Thinking of remodeling? You won’t find a better time than the present. The downturn in the housing market makes this a great time to invest in improving your home. Designers and builders are available to move quickly on projects—assuring a lovelier home for you and increased value if ever you opt to sell. As you envision your project, keep these ideas in mind:
  1. Consider a full-service building and remodeling firm. It's the best way to assure that your building or remodeling project is handled creatively and smoothly from start to finish.

  2. Depend on architects/designers to help bring your dreams to life.  Indispensible members of the remodeling team, designers can offer insights and solutions that may not occur to homeowners or other experts. They’re adept at creating plans focused on optimal “livability,” attractive materials and reasonable cost. And, most design professionals have great connections to reputable contractors.

  3. Select a contractor sooner, not later. It’s often helpful to involve representatives of the major trades in the design process. They can identify opportunities to improve the final product and reduce cost.

  4. Start asking questions early about costs. It’s essential to work closely with your consultants to determine a realistic budget for your project. Make sure to build in a contingency fund of 5-10% for new construction and 10-15% for remodeling. These “cushions” are necessary to cover unforeseen circumstances or last-minute plan changes. And it’s often wise to ask a local realtor how the improvements you’re considering will affect your home’s value.

  5. Agree upon a payment schedule. The project schedule provided by your contractor is a good starting point for discussing the timing of payments. 

  6. Determine your home’s current condition. Doing so will avert surprises and unexpected costs as the project proceeds. It’s important to measure the building’s air leakage, insulation levels, combustion safety, and mechanical systems—and to inspect its exterior components (roofing, siding, etc.). Also check for the presence of any hazardous materials.

  7. Try to make use of sustainable building practices. Consider having your project certified through the Minnesota GreenStar or LEED programs. It’s always smart to minimize your home’s use of energy and water—a goal easily achieved by investing in efficient appliances.

  8. Consider using universal design principles—new but simple strategies to make living in your home easier as you age. It only makes sense to choose a design that can be modified as the needs of a home’s inhabitants change. Building in “accessibility” makes your home more welcoming to people with limited mobility and is another way to broaden its sales appeal.

  9. Make sure your contractor provides all necessary legal documents—including a written contract, workers-compensation insurance, proof of general liability and a release of lien rights for all monies received. Don’t forget to decide which party will be responsible for insuring the work in progress (commonly called Builders Risk Insurance). Also, notify your insurance agent to ensure your homeowner’s policy is up to date.
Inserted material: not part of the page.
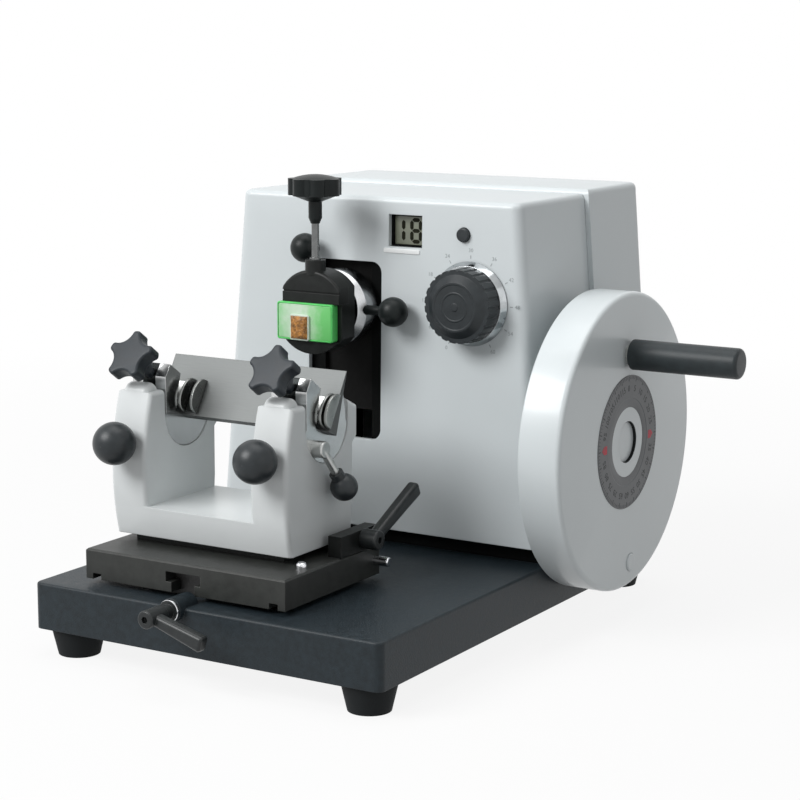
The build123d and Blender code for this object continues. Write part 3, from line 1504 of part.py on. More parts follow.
with BuildPart() as right_rocker:
    with BuildSketch(facing_right(tower_places[1] - rocker_width / 2)):
        with Locations((cradle_y, cradle_z)):
            Circle(rocker_radius)
            Rectangle(2 * rocker_radius, 2 * rocker_radius, align=standing, mode=Mode.SUBTRACT)
            Rectangle(2 * (cradle_setback - bracket_face), rocker_flat, align=standing)
        Polygon(*front_bracket, align=None)
        Polygon(*rear_jaw, align=None)
        Polygon(*knife_channel, align=None, mode=Mode.SUBTRACT)
    extrude(amount=rocker_width)
    with BuildSketch(facing_right(tower_places[1] - fin_gap / 2)):
        with Locations((front + bracket_face + fin_wall, cradle_z + fin_floor)):
            Rectangle(slope_back, crest_rise, align=(Align.MIN, Align.MIN))
    extrude(amount=fin_gap, mode=Mode.SUBTRACT)
    with BuildSketch(star_planes[1]):
        Circle(star_screw_radius + running_fit)
    extrude(amount=star_screw_reach, mode=Mode.SUBTRACT)
    with BuildSketch(facing_right(tower_places[1] + rocker_width / 2)):
        with Locations((angle_y, angle_z)):
            Circle(angle_rod_radius + running_fit)
    extrude(amount=-(angle_pin + air_gap), mode=Mode.SUBTRACT)
right_rocker.part.label = "right_rocker"
export_step(right_rocker.part, "parts/right_rocker.step")

# Pressure plates between the knife and the star screws
plate_start = clamp_middle - clamp_height / 2
plate_end = clamp_middle + clamp_height / 2
clamp_side = on_machine([
    knife_point(plate_start, half_blade(plate_start)),
    knife_point(plate_end, half_blade(plate_end)),
    knife_point(plate_end, half_blade(plate_end) + clamp_thickness),
    knife_point(plate_start, half_blade(plate_start) + clamp_thickness),
])
with BuildPart() as knife_clamps:
    for middle in tower_places:
        with BuildSketch(facing_right(middle - clamp_width / 2)):
            Polygon(*clamp_side, align=None)
        extrude(amount=clamp_width)
knife_clamps.part.label = "knife_clamps"
export_step(knife_clamps.part, "parts/knife_clamps.step")

# Star knobs on screws that press the knife back
with BuildPart() as left_star_knob:
    with BuildSketch(star_planes[0].offset(-star_thickness / 2)) as star:
        Circle(star_radius)
        with PolarLocations(star_valley + star_hollow, star_lobes, 180 / star_lobes):
            Circle(star_hollow, mode=Mode.SUBTRACT)
        fillet(star.vertices(), star_tip_round)
    extrude(amount=star_thickness)
    flats = left_star_knob.faces().sort_by(Axis((0, 0, 0), star_down))
    fillet(flats[0].edges() + flats[-1].edges(), star_edge)
    with BuildSketch(star_planes[0].offset(star_thickness / 2)):
        Circle(star_hub_radius)
    extrude(amount=star_hub)
    with BuildSketch(star_planes[0]):
        Circle(star_screw_radius)
    extrude(amount=star_screw_reach)
left_star_knob.part.label = "left_star_knob"
export_step(left_star_knob.part, "parts/left_star_knob.step")

with BuildPart() as right_star_knob:
    with BuildSketch(star_planes[1].offset(-star_thickness / 2)) as star:
        Circle(star_radius)
        with PolarLocations(star_valley + star_hollow, star_lobes, 180 / star_lobes):
            Circle(star_hollow, mode=Mode.SUBTRACT)
        fillet(star.vertices(), star_tip_round)
    extrude(amount=star_thickness)
    flats = right_star_knob.faces().sort_by(Axis((0, 0, 0), star_down))
    fillet(flats[0].edges() + flats[-1].edges(), star_edge)
    with BuildSketch(star_planes[1].offset(star_thickness / 2)):
        Circle(star_hub_radius)
    extrude(amount=star_hub)
    with BuildSketch(star_planes[1]):
        Circle(star_screw_radius)
    extrude(amount=star_screw_reach)
right_star_knob.part.label = "right_star_knob"
export_step(right_star_knob.part, "parts/right_star_knob.step")

# Front lever: clamps the carriage on the tee rail; its arm widens to a rounded end
lever_y = front - lever_reach
arm_y = lever_y + lever_thickness
arm_start = Vector(boss_x, arm_y, boss_z)
arm_way = Vector(cos(radians(lever_droop)), 0, -sin(radians(lever_droop)))
with BuildPart() as front_lever:
    with BuildSketch(facing_front(front - front_boss_proud)):
        with Locations((boss_x, boss_z)):
            Circle(lever_stud_radius)
    extrude(amount=-(front_boss_proud + front_boss_depth))
    with BuildSketch(facing_front(front - front_boss_proud)):
        with Locations((boss_x, boss_z)):
            Circle(lever_ring_radius)
    extrude(amount=lever_ring)
    with BuildSketch(facing_front(front - front_boss_proud - lever_ring)):
        with Locations((boss_x, boss_z)):
            Circle(lever_neck_radius)
    extrude(amount=lever_reach - front_boss_proud - lever_ring - 1)
    with BuildSketch(facing_front(lever_y)):
        with Locations((boss_x, boss_z)):
            Circle(lever_hub_radius)
    extrude(amount=-2 * lever_thickness)
    fillet(front_lever.faces().sort_by(Axis.Y)[0].edges(), lever_ring / 2)
    for far, width in ((0, lever_root), (lever_arm, lever_tip)):
        with BuildSketch(Plane(origin=arm_start + far * arm_way, x_dir=(0, 1, 0), z_dir=arm_way)):
            RectangleRounded(lever_thickness, width, lever_round)
    loft()
    fillet(front_lever.faces().sort_by(Axis(arm_start, arm_way))[-1].edges(), lever_edge)
    with BuildSketch(facing_front(lever_y)):
        with Locations((boss_x, boss_z)):
            RegularPolygon(lever_socket, 6)
    extrude(amount=-lever_ring, mode=Mode.SUBTRACT)
front_lever.part.label = "front_lever"
export_step(front_lever.part, "parts/front_lever.step")

# Side lever on the carriage's bracket: locks the cross slide
cross_y = front + cross_pivot_setback
cross_z = top + cross_pivot_rise
cross_face = bracket_x + bracket_width + air_gap
cross_start = Vector(cross_face + cross_hub / 2, cross_y, cross_z)
cross_way = Vector(0, cos(radians(cross_slope)), sin(radians(cross_slope)))
with BuildPart() as cross_lever:
    with BuildSketch(facing_right(cross_face)):
        with Locations((cross_y, cross_z)):
            Circle(cross_hub_radius)
    extrude(amount=cross_hub)
    fillet(cross_lever.faces().sort_by(Axis.X)[-1].edges(), lever_ring / 2)
    with BuildSketch(facing_right(cross_face)):
        with Locations((cross_y, cross_z)):
            Circle(cross_pin_radius)
    extrude(amount=-(bracket_width - 2))
    for far, width in ((0, lever_root), (cross_arm, lever_tip)):
        with BuildSketch(Plane(origin=cross_start + far * cross_way, x_dir=(1, 0, 0), z_dir=cross_way)):
            RectangleRounded(lever_thickness, width, lever_round)
    loft()
    fillet(cross_lever.faces().sort_by(Axis(cross_start, cross_way))[-1].edges(), lever_edge)
    with BuildSketch(facing_right(cross_face + cross_hub)):
        with Locations((cross_y, cross_z)):
            RegularPolygon(lever_socket, 6)
    extrude(amount=-lever_ring, mode=Mode.SUBTRACT)
cross_lever.part.label = "cross_lever"
export_step(cross_lever.part, "parts/cross_lever.step")

# Angle lever on the right rocker's end: hub, bent rod and ball
angle_face = tower_places[1] + rocker_width / 2
angle_start = Vector(angle_face + angle_hub - angle_rod_radius, angle_y, angle_z)
angle_end = Vector(
    angle_face + angle_ball_radius + lever_edge,
    angle_y + angle_reach * cos(radians(angle_slope)),
    angle_z + angle_reach * sin(radians(angle_slope)),
)
with BuildPart() as angle_lever:
    with BuildSketch(facing_right(angle_face)):
        with Locations((angle_y, angle_z)):
            Circle(angle_hub_radius)
    extrude(amount=angle_hub)
    fillet(angle_lever.faces().sort_by(Axis.X)[-1].edges(), 1)
    with BuildSketch(facing_right(angle_face)):
        with Locations((angle_y, angle_z)):
            Circle(angle_rod_radius)
    extrude(amount=-angle_pin)
    with BuildSketch(Plane(origin=angle_start, z_dir=angle_end - angle_start)):
        Circle(angle_rod_radius)
    extrude(amount=(angle_end - angle_start).length)
angle_lever.part.label = "angle_lever"
export_step(angle_lever.part, "parts/angle_lever.step")

with BuildPart() as angle_lever_ball:
    with Locations(Plane(origin=angle_end, z_dir=angle_end - angle_start)):
        Sphere(angle_ball_radius)
    with BuildSketch(Plane(origin=angle_end, z_dir=angle_start - angle_end).offset(angle_ball_radius - 1)):
        Circle(angle_neck_radius)
    extrude(amount=angle_neck)
    with BuildSketch(Plane(origin=angle_end, z_dir=angle_start - angle_end)):
        Circle(angle_rod_radius + press_seat)
    extrude(amount=angle_ball_radius + angle_neck, mode=Mode.SUBTRACT)
angle_lever_ball.part.label = "angle_lever_ball"
export_step(angle_lever_ball.part, "parts/angle_lever_ball.step")
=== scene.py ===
import json
from functools import partial
from math import cos, pi, radians, sin

import bmesh
import bpy
from mathutils import Matrix, Vector


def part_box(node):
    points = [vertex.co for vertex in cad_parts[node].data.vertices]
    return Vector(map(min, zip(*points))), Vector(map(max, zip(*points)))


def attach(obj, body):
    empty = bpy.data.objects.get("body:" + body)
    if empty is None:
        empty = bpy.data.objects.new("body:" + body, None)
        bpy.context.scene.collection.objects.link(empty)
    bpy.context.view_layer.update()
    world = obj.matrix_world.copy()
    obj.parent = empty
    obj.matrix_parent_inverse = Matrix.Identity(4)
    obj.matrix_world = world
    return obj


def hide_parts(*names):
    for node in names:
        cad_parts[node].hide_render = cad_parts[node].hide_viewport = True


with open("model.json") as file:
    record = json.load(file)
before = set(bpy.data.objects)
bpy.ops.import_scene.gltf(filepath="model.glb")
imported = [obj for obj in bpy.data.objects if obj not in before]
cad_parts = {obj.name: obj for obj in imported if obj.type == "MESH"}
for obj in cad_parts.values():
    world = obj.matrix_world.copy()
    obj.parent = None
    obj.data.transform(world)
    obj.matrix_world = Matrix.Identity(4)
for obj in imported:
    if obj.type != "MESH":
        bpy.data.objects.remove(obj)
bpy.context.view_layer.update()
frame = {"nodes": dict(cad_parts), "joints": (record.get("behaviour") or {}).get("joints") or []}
MM = 0.001                     # forms are drawn in mm, and the frame is in metres


def corners(node):
    """The low and the high corner of a node's box."""
    low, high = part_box(node)
    return Vector(low), Vector(high)


def middle(node):
    low, high = corners(node)
    return (low + high) / 2


# Node trees: an input is a value or another node's output

def feed(tree, node, inputs):
    for key, value in inputs.items():
        if isinstance(value, bpy.types.NodeSocket):
            tree.links.new(value, node.inputs[key])
        else:
            node.inputs[key].default_value = value


def add(tree, kind, inputs=None, **settings):
    """A new node; the settings come first, since some of them decide which inputs there are."""
    node = tree.nodes.new(kind)
    for key, value in settings.items():
        setattr(node, key, value)
    feed(tree, node, inputs or {})
    return node


def maths(tree, operation, *terms):
    return add(tree, "ShaderNodeMath", dict(enumerate(terms)), operation=operation).outputs["Value"]


def ranged(tree, source, span, onto):
    """The source's run over span, stretched onto another range and held at its ends."""
    keys = ("From Min", "From Max", "To Min", "To Max")
    return add(tree, "ShaderNodeMapRange", {"Value": source, **dict(zip(keys, (*span, *onto)))}).outputs["Result"]


def laid_over(tree, under, top, share):
    return add(tree, "ShaderNodeMix", {"Factor": share, "A": under, "B": top}, data_type="RGBA").outputs["Result"]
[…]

  10. Think ahead about logistics. If you’ll be living in your home as it’s remodeled, discuss concerns about your comfort and privacy—and about what you expect of workers. (What schedule will they keep? How will they gain access to the worksite? To toilet facilities?) And, don’t forget to consider the project’s impact on your neighbors. It’s wise to agree up front on a plan for minimizing the amount of noise, dust and other disruption produced by the project. If a nearby neighbor is especially sensitive about the project, give the contractor a head’s-up.

Managed thoughtfully, a home-remodeling project need not be a journey into the Valley of Chaos. It can be an exciting adventure that brings people together in pursuit of a vision. The completion date will arrive sooner than you think, enhancing the lives of home-dwellers—and even of friends and neighbors who come to call.